4. Compare Scala's pattern matching feature with traditional try-catch mechanisms. How does it improve code readability and safety?

Answer: Scala's pattern matching is more powerful and expressive compared to traditional try-catch mechanisms. It allows for matching on types, values, and even structure. This not only makes the code more readable by clearly outlining the different cases directly but also improves safety by ensuring all possible cases are considered (e.g., when using sealed traits).
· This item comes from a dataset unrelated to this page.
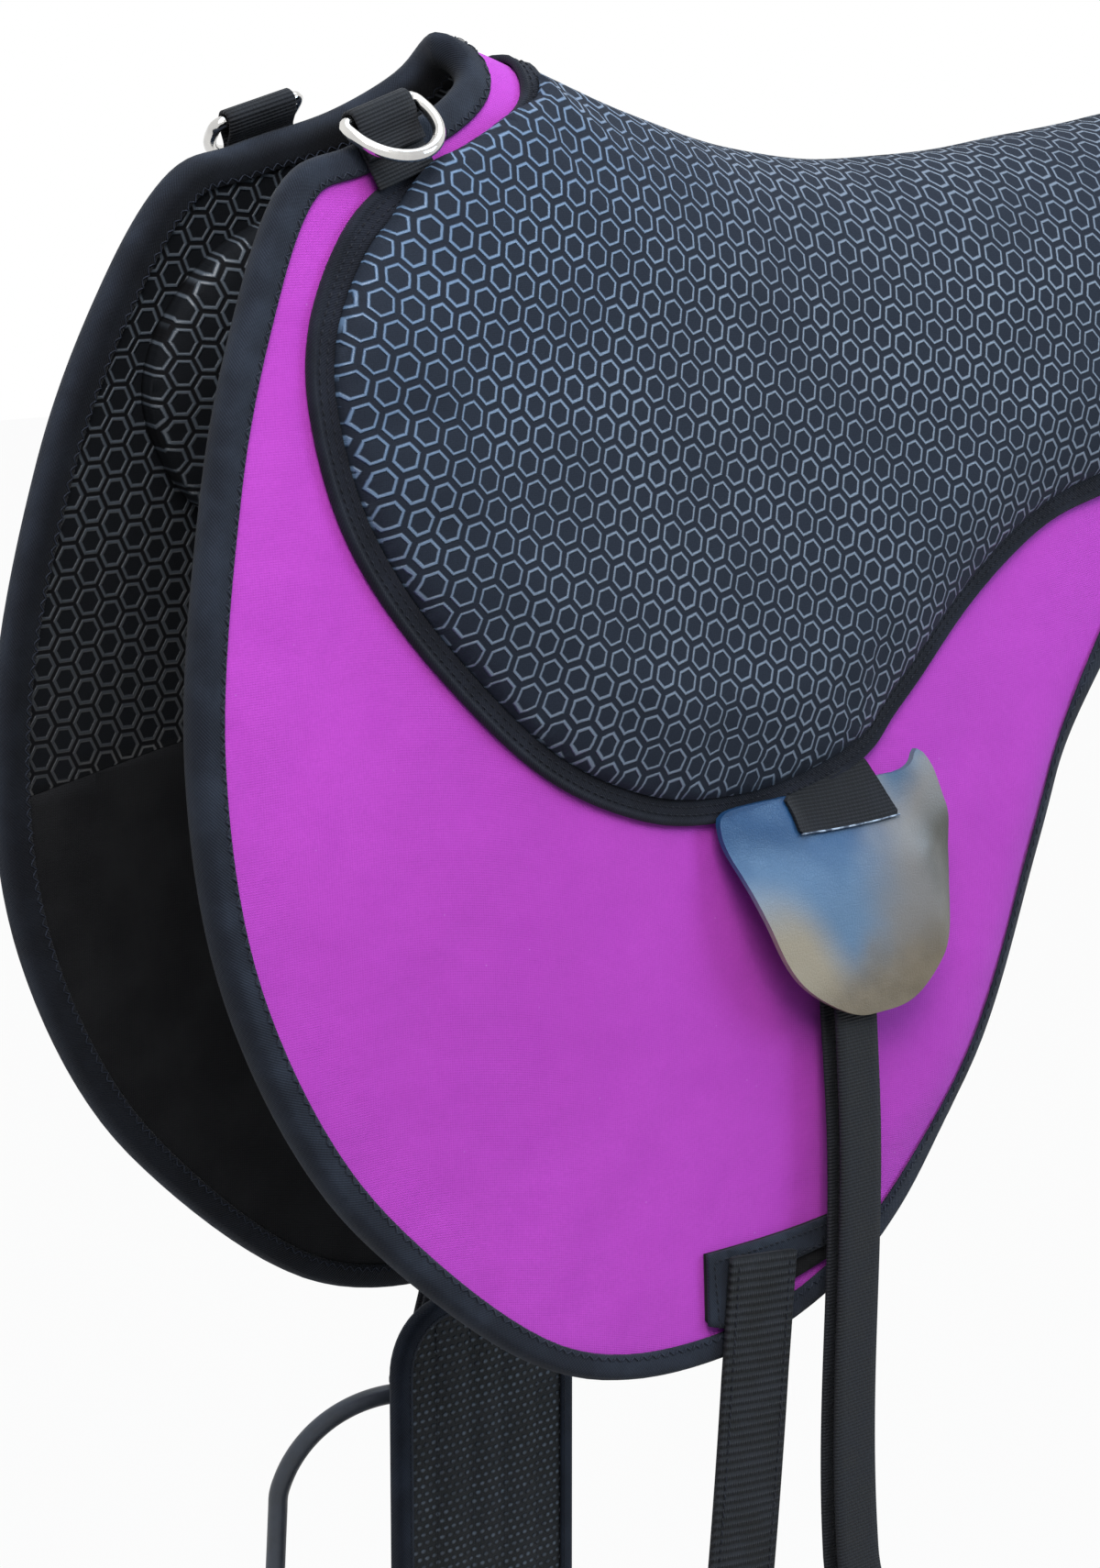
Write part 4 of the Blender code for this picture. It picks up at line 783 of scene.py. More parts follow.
def wadding():
    n = Nodes("felt_wadding", (0.22, 0.22, 0.22), 0.95, Sheen_Weight=0.2)
    tone = n.noise(400.0, 5.0)
    n.put(Base_Color=n.mix(tone, (0.13, 0.13, 0.13), (0.3, 0.3, 0.3)))
    return n.bump((tone, 0.0006, 0.9))


def edge_bumps(n, tone):
    return [(tone, 0.0003, 0.8)]


PURPLE, LEATHER, MESH, FELT = softshell(), leather(), spacer(), wadding()
RAW = mottled("leather_edge", (0.3, 0.29, 0.3), 0.7, 300.0, 4.0, (0.16, 0.16, 0.18), (0.5, 0.49, 0.5),
              edge_bumps)
CUT = mottled("webbing_edge", (0.3, 0.38, 0.48), 0.6, 260.0, 4.0, (0.05, 0.07, 0.11), (0.46, 0.55, 0.66),
              edge_bumps, 0.4, 0.62)
PLAIN = mottled("plain_lining", (0.006, 0.006, 0.007), 0.8, 30.0, 4.0, (0.006, 0.006, 0.007),
                (0.013, 0.013, 0.014), lining_bumps, Sheen_Weight=0.04, Specular_IOR_Level=0.12)
NICKEL = mottled("polished_nickel", (0.66, 0.65, 0.62), 0.12, 60.0, 3.0, (0.56, 0.55, 0.54),
                 (0.74, 0.73, 0.7), nickel_bumps, Metallic=1.0)
STEEL = mottled("dark_coated_steel", (0.055, 0.062, 0.075), 0.5, 70.0, 4.0, (0.042, 0.048, 0.058),
                (0.072, 0.082, 0.1), steel_bumps)
RUBBER = mottled("moulded_rubber", (0.014, 0.014, 0.014), 0.8, 500.0, 4.0, (0.01, 0.01, 0.01),
                 (0.026, 0.026, 0.026), rubber_bumps)
SEAT_GRIP = grip("seat_grip", 0.0122, radians(-17), 0.0098, 0.0011,
                 ((0.0205, 0.026, 0.0385), (0.019, 0.0235, 0.0345)),
                 ((0.12, 0.194, 0.31), (0.148, 0.188, 0.248), 1.6, -2.4, -0.1, 0.55))
INSIDE_GRIP = grip("inside_grip", 0.0118, pi / 2, 0.0101, 0.0013,
                   ((0.007, 0.008, 0.01), (0.005, 0.005, 0.006)),
                   ((0.08, 0.094, 0.112), (0.034, 0.037, 0.042), 0.6, 3.2, -0.35, -0.95))
TAPE, BAND_TAPE = tape("folded_tape"), tape("seat_band_tape", (0.006, 0.007, 0.011), (0.013, 0.015, 0.023))
WEB = webbing("ribbed_webbing")
BILLET_WEB = webbing("billet_webbing", 0.0034, (0.0035, 0.004, 0.0045), (0.015, 0.016, 0.019), 0.0014)
THREAD = thread("black_thread", (0.009, 0.01, 0.014))
PALE_THREAD = thread("blue_black_thread", (0.016, 0.019, 0.028))


def sewn(name, rows, body, colour, slot, place=lay, radius=0.0003):
    """Rows of stitches, each with its height, as one piece."""
    threads = [stitches(name, *row, height, place, radius) for row, height in rows]
    settle(joined(name, threads), body, [], colour, slot=slot)


# Layers of the pad

PAD_LINE = outline(FLAP, -LENGTH / 2, LENGTH, DROP, 0.004, whole=True)
SEAT_LINE = outline(SEAT, -0.252, 0.552, 0.306, 0.004, whole=True)
PAD_SHORT, SEAT_SHORT = even_line(PAD_LINE, 0.012, True), even_line(SEAT_LINE, 0.012, True)
BAND = BINDING = 0.01
TAPE_THICK, SHEET_THICK = 0.0012, 0.002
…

Pattern matching integrates seamlessly with Option and Try, making error handling and null checking more declarative and less error-prone.

Key Points:
- Allows matching on more than just exception types, including values and structures.
- Ensures exhaustive checking, improving safety.
- Leads to more readable and declarative code compared to nested try-catch blocks.

Example:

try {
  // Risky computation
  val result: Int = 10 / 0
  println(s"Result: $result")
} catch {
  case e: ArithmeticException => println("Cannot divide by zero.")
  case _: Throwable => println("General error.")
}
// versus pattern matching with Try
val result = Try(10 / 0) match {
  case Success(value) => s"Result: $value"
  case Failure(e: ArithmeticException) => "Cannot divide by zero."
  case Failure(_) => "General error."
}

println(result)

By embracing Scala's functional programming features for handling null values and exceptions, developers can write more concise, readable, and reliable code.